A Hypermedia API client is reactive; it must know that linked data and actions are possible, and it must react to the links (or lack thereof) accordingly. A good example is the commerce checkout flow. When viewing a Cart resource, links will point to actions like adding or removing items from the cart, but will also offer links to provide payment. The client will find the known "checkout" workflow link to be missing and will not offer a Checkout button until the link appears. Instead, it will see the "payments" link and present "Add Payment" controls tied to the linked resource on the cart. Once payment method is established, the server will send a "checkout" link with the cart representation and the client can show the Checkout button.
Hypermedia's control of link formation and presentation dramatically improve the time-to-market for a client app. An article by Shaun Maharaj shares the Hypermedia API client experience in great detail. Clients that are fast to build and deploy deliver the promised microservice agility all the way to the end consumer without risk of failure.
What about GraphQL?
If you are familiar with GraphQL, you will likely notice the similarities between links and GraphQL "connections." This is a good comparison as they are the way data is linked together in a GraphQL query.
Hypermedia formats often provide a similar querying and embedding pattern.
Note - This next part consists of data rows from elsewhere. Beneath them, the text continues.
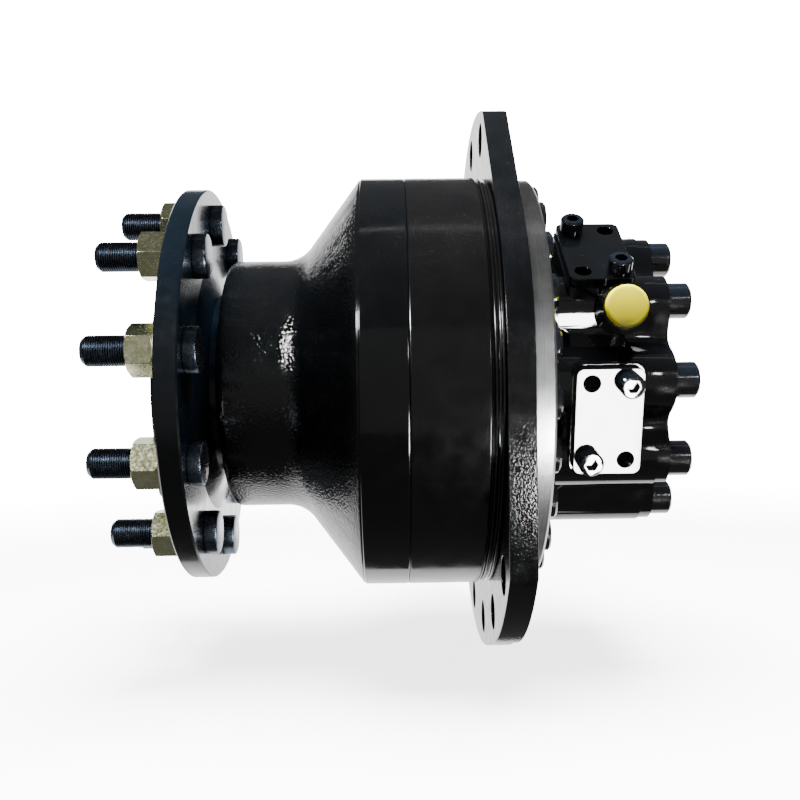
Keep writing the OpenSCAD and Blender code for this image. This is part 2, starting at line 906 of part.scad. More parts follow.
module port_holes(a, gallery) {
    radial(a, port_x) {
        translate([0, 0, 78])
            cylinder(h = pad_h - 77, r = port_bore / 2);
        translate([(gallery[0] + gallery[1]) / 2 + (gallery[0] < 45 ? 1 : 0) - port_x, 0, dist_d / 2 - 3])
            cylinder(h = 30, r = 4);
        for (sx = [-1, 1], sy = [-1, 1])
            translate([sx * port_short / 2, sy * port_long / 2, pad_h - 10.4])
                cylinder(h = 12, r = port_screw_d / 2);
        // recess for the port gasket
        translate([0, 0, pad_h - 2])
            difference() {
                cylinder(h = 3, r = 15.5);
                translate([0, 0, -1])
                    cylinder(h = 5, r = 11.9);
            }
    }
}

// cast outline with a column for each screw, t counts from the middle between two screws
function cover_edge(t) = let (x = cover_count * t, tip = cover_screw_r + column_r)
    (tip + core_r) / 2 - (tip - core_r) / 2 * cos(x) + column_flank * (1 - cos(2 * x));

module cover_outline(cut) {
    polygon([for (i = [0:cover_count * 24 - 1])
        let (t = i * 15 / cover_count)
            polar(cover_edge(t) - cut, cover_turn + 180 / cover_count + t)]);
}

module cover_body() {
    across(cover_x, cover_end - collar_w)
        cover_outline(0);
    // scalloped end collar
    across(cover_end - collar_w - 1, cover_end)
        cover_outline(1);
    // foot of the casting on the pilot ring
    turned([[0, cover_x], [core_r + 14, cover_x], [core_r + 14, cover_x + 5],
        [core_r + 4, cover_x + 13], [core_r - 2, cover_x + 26], [0, cover_x + 26]]);
    port_pad(port_low);
    port_pad(port_high);
    // drain boss, bored square to the near side, and the round cast boss beside it
    translate([drain_x, -drain_y, drain_z])
        rotate([-90, 0, 0])
            cylinder(h = 45, r1 = drain_cap_d / 2 + 1.2, r2 = drain_cap_d / 2 + 6);
    radial(16, port_x - 2)
        translate([0, 0, 70])
            cylinder(h = core_r - 70 + 3, r = 18.5);
}

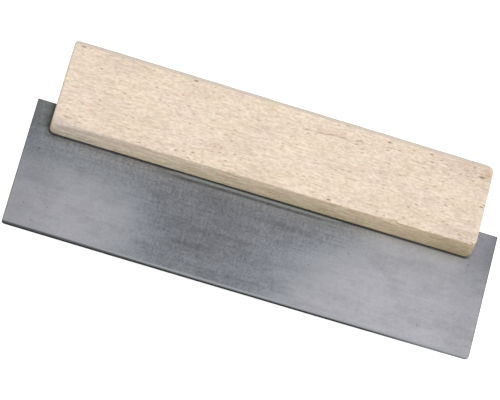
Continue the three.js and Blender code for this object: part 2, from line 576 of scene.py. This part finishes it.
def handle_rim_radius(points, outward, up):
    """Rims differ by side, and waver a little along each, as hand sanding leaves them."""
    rims = FRONT_RIMS if up > 0 else BACK_RIMS
    low = np.full(len(points), rims["low"])
    if up > 0:
        worn = np.clip(1 - (points[:, 0] - handle_low.x) / WORN_LENGTH, 0, 1)
        low += (WORN_RIM - low) * worn**1.5
    towards_low = np.maximum(-outward[:, 1], 0) ** 2
    towards_top = np.maximum(outward[:, 1], 0) ** 2
    rim = towards_low * low + towards_top * rims["top"] + outward[:, 0] ** 2 * rims["end"]
    along = np.column_stack([points[:, :2], np.full(len(points), up * MM)])
    return rim * (1 + RIM_WAVER * wobble(along, RIM_WAVES, seed=1)) * MM


def chip_height(x):
    """How far up the front the chips reach at x."""
    place = np.column_stack([x, np.zeros_like(x), np.zeros_like(x)])
    height = NICK * np.clip(wobble(place, NICK_WAVES, seed=5) - NICK_GAP, 0, 1)
    middle = (handle_low.x + handle_high.x) / 2
    for end, length, most in CHIPS:
        before_end = middle + end * MM - x
        ramp = np.where(before_end > 0, 1 - before_end / (length * MM), 1 + before_end / CHIP_END)
        height = np.maximum(height, most * MM * np.clip(ramp, 0, 1))
    return height


def chip_away(points):
    """Chips along the front lower arris, each a flat facet: small nicks all along it, and splinters that get
    deeper to the right and end abruptly."""
    up_front = np.maximum(chip_height(points[:, 0]), CHIP_LEAST)
    into_low = CHIP_SLOPE * up_front
    depth = (points[:, 1] - handle_low.y) / up_front + (handle_high.z - points[:, 2]) / into_low
    lost = np.clip(1 - depth, 0, 1) / 2
    points[:, 1] += lost * up_front
    points[:, 2] -= lost * into_low


def open_mouth(points):
    """Rounds the two long edges where the kerf meets the block's lower face."""
    a = MOUTH - (points[:, 1] - handle_low.y)
    side = np.sign(points[:, 2] - MID_Z)
    b = MOUTH - (np.abs(points[:, 2] - MID_Z) - KERF_HALF)
    near = (a > 0) & (b > 0)
    lost = 1 - rounded(a[near], b[near])
    points[near, 1] += a[near] * lost
    points[near, 2] += side[near] * b[near] * lost


def press_dimples(points):
    """The wood round each brad's head is crushed into a shallow dimple."""
    on_back = points[:, 2] < handle_low.z + MM
    for node in BRADS:
        place = np.array(brad_place(node))
        away = np.hypot(*(points[:, :2] - place[:2]).T)
        pressed = np.clip((DIMPLE - away) / DIMPLE_SLOPE, 0, 1) ** 2
        points[on_back, 2] += (CRUSH * pressed)[on_back]


def hollow_faces(points, inside):
    """The planed faces aren't quite flat: every point near one, other than inside the kerf, goes in by up to
    a few hundredths."""
    low, high = WOOD_BOX
    middle, half = (low + high) / 2, (high - low) / 2
    inward = -np.sign(points - middle) * (np.abs(points - middle) > half - HOLLOW_SKIN)
    hollow = (0.5 + 0.5 * wobble(points, HOLLOW_WAVES, seed=2)) * HOLLOW
    hollow[inside] = 0
    points += inward * hollow[:, None]


def skew(points):
    """Tapers the top and slants the lower face, which is also out of square in front of the blade."""
    low, high = WOOD_BOX
    run = (points[:, 0] - low[0]) / (high[0] - low[0])
    rise = (points[:, 1] - low[1]) / (high[1] - low[1])
    near_low = np.clip(1 - (points[:, 1] - low[1]) / (LOW_SHARE * (high[1] - low[1])), 0, 1)
    points[:, 1] += (lower_face(points[:, 0]) - low[1]) * near_low - TOP_TAPER * run * rise
    in_front = np.clip((points[:, 2] - MID_Z) / (high[2] - MID_Z), 0, 1)
    points[:, 1] += OUT_OF_SQUARE * near_low * in_front


def handle_lattice():
    low, high = WOOD_BOX
    mouth = KERF_HALF + MOUTH * np.linspace(0, 1, MOUTH_STEPS)
    xs, ys, zs = (spread(low[k], high[k], WOOD_CELLS[k]) for k in range(3))
    ys = with_planes(ys, (KERF_FLOOR,), PLANE_GAPS["y"])
    zs = with_planes(zs, (*(MID_Z - mouth), *(MID_Z + mouth)), PLANE_GAPS["z"])
    cell_y, cell_z = (ys[:-1] + ys[1:]) / 2, (zs[:-1] + zs[1:]) / 2
    empty = (cell_y < KERF_FLOOR)[:, None] & (np.abs(cell_z - MID_Z) < KERF_HALF)[None, :]
    return lattice(xs, ys, zs, np.repeat(~empty[None], len(xs) - 1, axis=0))


def brad_hole(node):
    """The profile of the stepped hole in the wood that a brad was driven into."""
    low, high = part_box(node)
    head = (high.x - low.x) / 2 + SNUG
    shank = SHANK + SNUG
    seat = low.z + HEAD_SEAT
    return (
        (0, low.z - CLEARANCE),
        (head, low.z - CLEARANCE),
        (head, seat),
        (shank, seat),
        (shank, high.z + SNUG),
        (0, high.z + SNUG),
    )


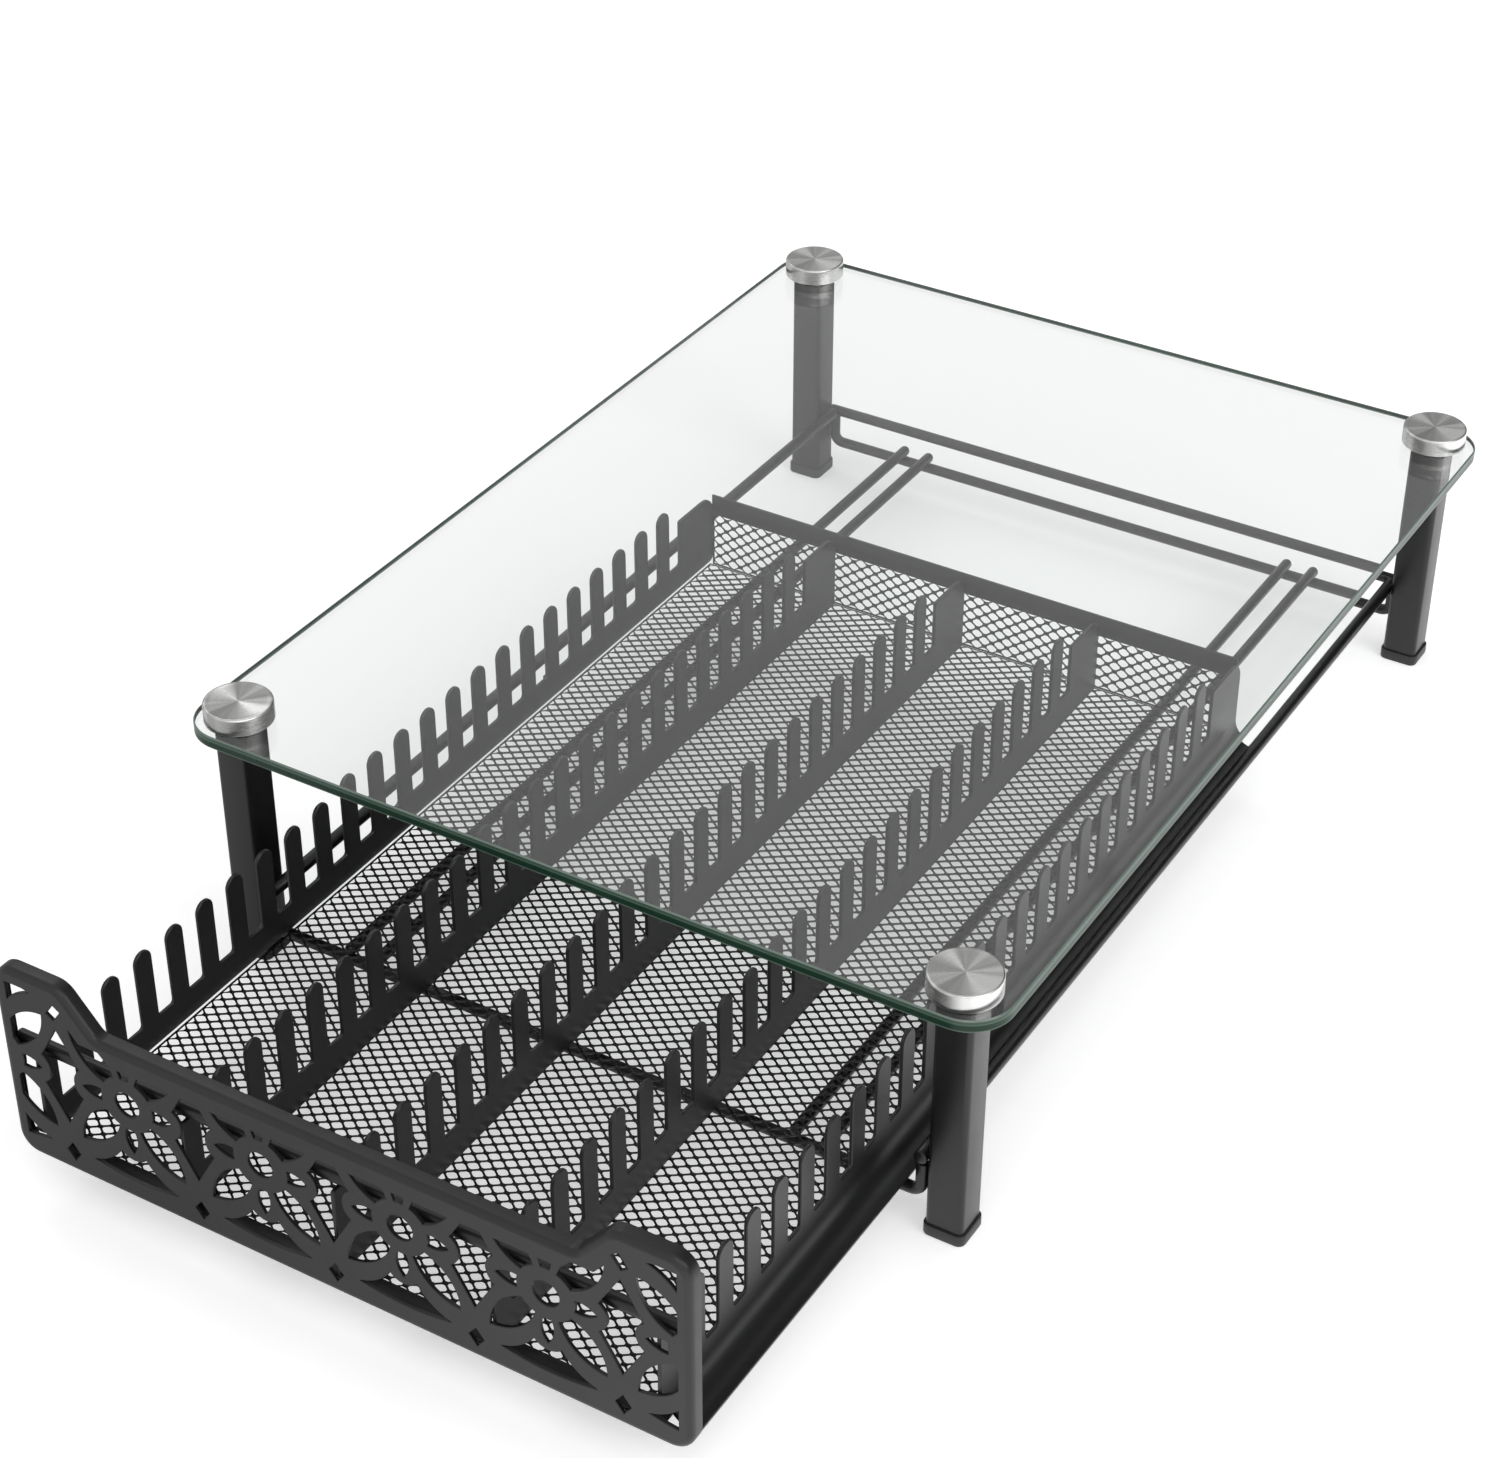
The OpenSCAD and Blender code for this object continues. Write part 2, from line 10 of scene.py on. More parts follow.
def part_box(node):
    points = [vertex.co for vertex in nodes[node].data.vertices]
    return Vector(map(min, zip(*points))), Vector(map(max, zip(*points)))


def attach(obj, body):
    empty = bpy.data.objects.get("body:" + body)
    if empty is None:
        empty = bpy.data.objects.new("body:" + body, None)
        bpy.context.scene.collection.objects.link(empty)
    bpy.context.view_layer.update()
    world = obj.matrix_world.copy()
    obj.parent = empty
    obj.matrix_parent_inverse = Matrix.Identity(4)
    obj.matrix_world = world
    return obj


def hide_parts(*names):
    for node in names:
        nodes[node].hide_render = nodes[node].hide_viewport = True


# A coffee pod drawer: a glass-topped stand on four legs, and the drawer of comb walls that slides under it.
mm = 0.001  # every shape below is worked out in millimetres

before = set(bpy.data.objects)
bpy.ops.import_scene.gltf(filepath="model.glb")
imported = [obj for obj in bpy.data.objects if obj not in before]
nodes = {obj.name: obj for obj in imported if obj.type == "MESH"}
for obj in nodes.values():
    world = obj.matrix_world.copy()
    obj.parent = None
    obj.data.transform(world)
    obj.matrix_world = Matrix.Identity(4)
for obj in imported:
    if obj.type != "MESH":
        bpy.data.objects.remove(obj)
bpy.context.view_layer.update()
print("frame loaded:", len(nodes), "nodes")


def boxOf(node):  # lowest and highest corner of a node, in millimetres
    low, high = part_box(node)
    return np.array(low) / mm, np.array(high) / mm


glassLow, glassHigh = boxOf("glass_top")
panelLow = boxOf("front_panel")[0]
floorLow, floorHigh = boxOf("drawer_floor")
standY = (glassLow[1] + glassHigh[1]) / 2
faceY = panelLow[1]


def newFinish(name):
    finish = bpy.data.materials.new(name)
    finish.use_nodes = True
    tree = finish.node_tree
    return finish, tree, tree.nodes["Principled BSDF"]


def feed(tree, socket, value):  # a socket takes another node's output or a plain value
    if isinstance(value, bpy.types.NodeSocket):
        tree.links.new(value, socket)
    else:
        socket.default_value = value


def feedAll(tree, node, values):
    for label, value in values.items():
        feed(tree, node.inputs[label], value)


def addNode(tree, kind, **values):  # each value goes to the node's setting of that name, or else to its input
    node = tree.nodes.new(kind)
    for key, value in values.items():
        if hasattr(node, key):
            setattr(node, key, value)
        else:
            feed(tree, node.inputs[key], value)
    return node


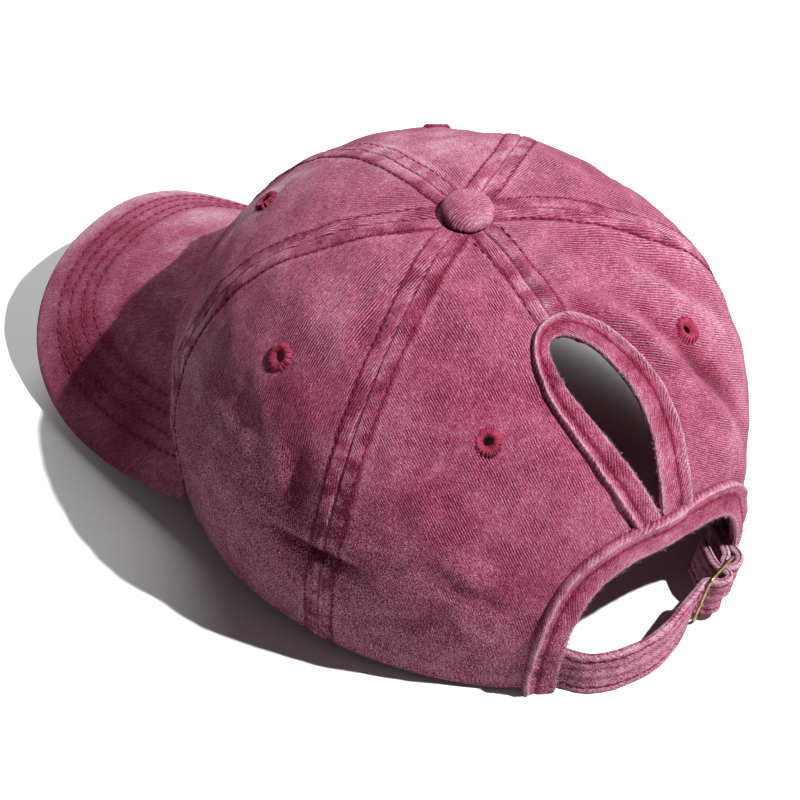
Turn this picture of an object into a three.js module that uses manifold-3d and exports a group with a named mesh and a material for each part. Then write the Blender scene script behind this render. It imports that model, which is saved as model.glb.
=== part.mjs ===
// A washed six-panel ponytail cap standing on a table, in millimetres with +Z up.
// The peak points to -Y and the wearer's left is +X. Angles are in degrees.
// A place on the crown is (turn, climb): turn goes around the head, 0 at the front and 90 at the
// wearer's left, and climb goes up the panel, 0 at the rim and 90 at the button.
import * as THREE from "three";
import { mergeVertices } from "three/addons/utils/BufferGeometryUtils.js";
import Module from "manifold-3d";

const wasm = await Module();
wasm.setup();

// Crown
const HALF_WIDTH = 85.9;
const HALF_LENGTH = 98.1;
const CROWN_HEIGHT = 108.5;
const HEIGHT_POWER = 0.674;
const FULLNESS = { front: 0.895, back: 1.041, side: 0.789 };
const CROWN_LEAN = { x: 0.85, y: -1.32 };
const REAR_TILT = 3.96;
const TILT_LINE_Y = 80.3;
const RIM_CLEARANCE = 0.9;
const WALL = 1.6;
const SIDE_TUCK = { share: 0.038, level: 0.22 };
const SEAM_GAP = 0.36;
const TOP_CLIMB = 88.8;
const PANEL_STEPS = { across: 11, up: 15 };
const ROW_POWER = 1.35;
const SWING_POWER = 1.2;

// How the washed cloth has slumped: parts of the radius that come and go round the head
const SLUMPS = [
  { turns: 1, rimCos: -0.015, rimSin: 0.013, midCos: -0.055, midSin: -0.003 },
  { turns: 2, rimCos: -0.006, rimSin: -0.001, midCos: -0.021, midSin: 0.027 },
  { turns: 3, rimCos: -0.023, rimSin: -0.017, midCos: 0.022, midSin: -0.01 },
];

// Broad dents in the cloth, each a soft trough along a line from one place to another
const DENTS = [
  { turnA: 98, climbA: 14, turnB: 121, climbB: 16, depth: 1.6, reach: 8 },
  { turnA: 102, climbA: 33, turnB: 104, climbB: 22, depth: 1.3, reach: 8 },
  { turnA: 131, climbA: 17, turnB: 148, climbB: 10, depth: 1.5, reach: 8 },
  { turnA: 192, climbA: 60, turnB: 212, climbB: 30, depth: 1.5, reach: 9 },
  { turnA: 225, climbA: 62, turnB: 232, climbB: 35, depth: 1.5, reach: 9 },
];
const DENT_END = 0.25;

// The rim rises over the bent peak, and is drawn down at the peak's right corner
const FRONT_LIFT = { height: 27, turn: 18, reach: 62 };
const CORNER_DIP = { height: 6, turn: -42, reach: 16 };

// Seams from the button to the rim: middle turn, bow of the middle, and swing at the rim
const SEAMS = {
  front: { turn: 0, bow: 0, swing: 15 },
  leftFront: { turn: 65.8, bow: -7, swing: 0 },
  leftRear: { turn: 109.1, bow: 2.4, swing: 0 },
  back: { turn: 180, bow: -6.4, swing: 0 },
  rightRear: { turn: 250.9, bow: -9.1, swing: 10 },
  rightFront: { turn: 294.2, bow: 0, swing: 26 },
};
const PANELS = [
  { name: "front_left_panel", from: "front", to: "leftFront" },
  { name: "left_side_panel", from: "leftFront", to: "leftRear" },
  { name: "back_left_panel", from: "leftRear", to: "back" },
  { name: "back_right_panel", from: "back", to: "rightRear" },
  { name: "right_side_panel", from: "rightRear", to: "rightFront" },
  { name: "front_right_panel", from: "rightFront", to: "front" },
];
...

HAL uses "_embedded" links and JSON-API offers an "includes" query to fetch aggregated data responses in a single request.
One important distinction between Hypermedia and GraphQL is when an action can occur. GraphQL Mutations are a flat, almost out-of-band concept for a client. They can learn what actions can be taken by looking at the Mutations list, but they do not know when they can be taken, and worse, they must rely on documentation and naming coincidence to actuate a Mutation. The client must operate defensively and make assumptions as to when a "Checkout" Mutation can be used. The client code must know that a "Provide Payment" Mutation must be first sent before checkout. And thus, the business logic makes its way back into the client where it does not belong.
GraphQL is a query language, meant for building views for a variety of client experiences. It is not a workflow orchestration API and is only a partial solution compared to Hypermedia.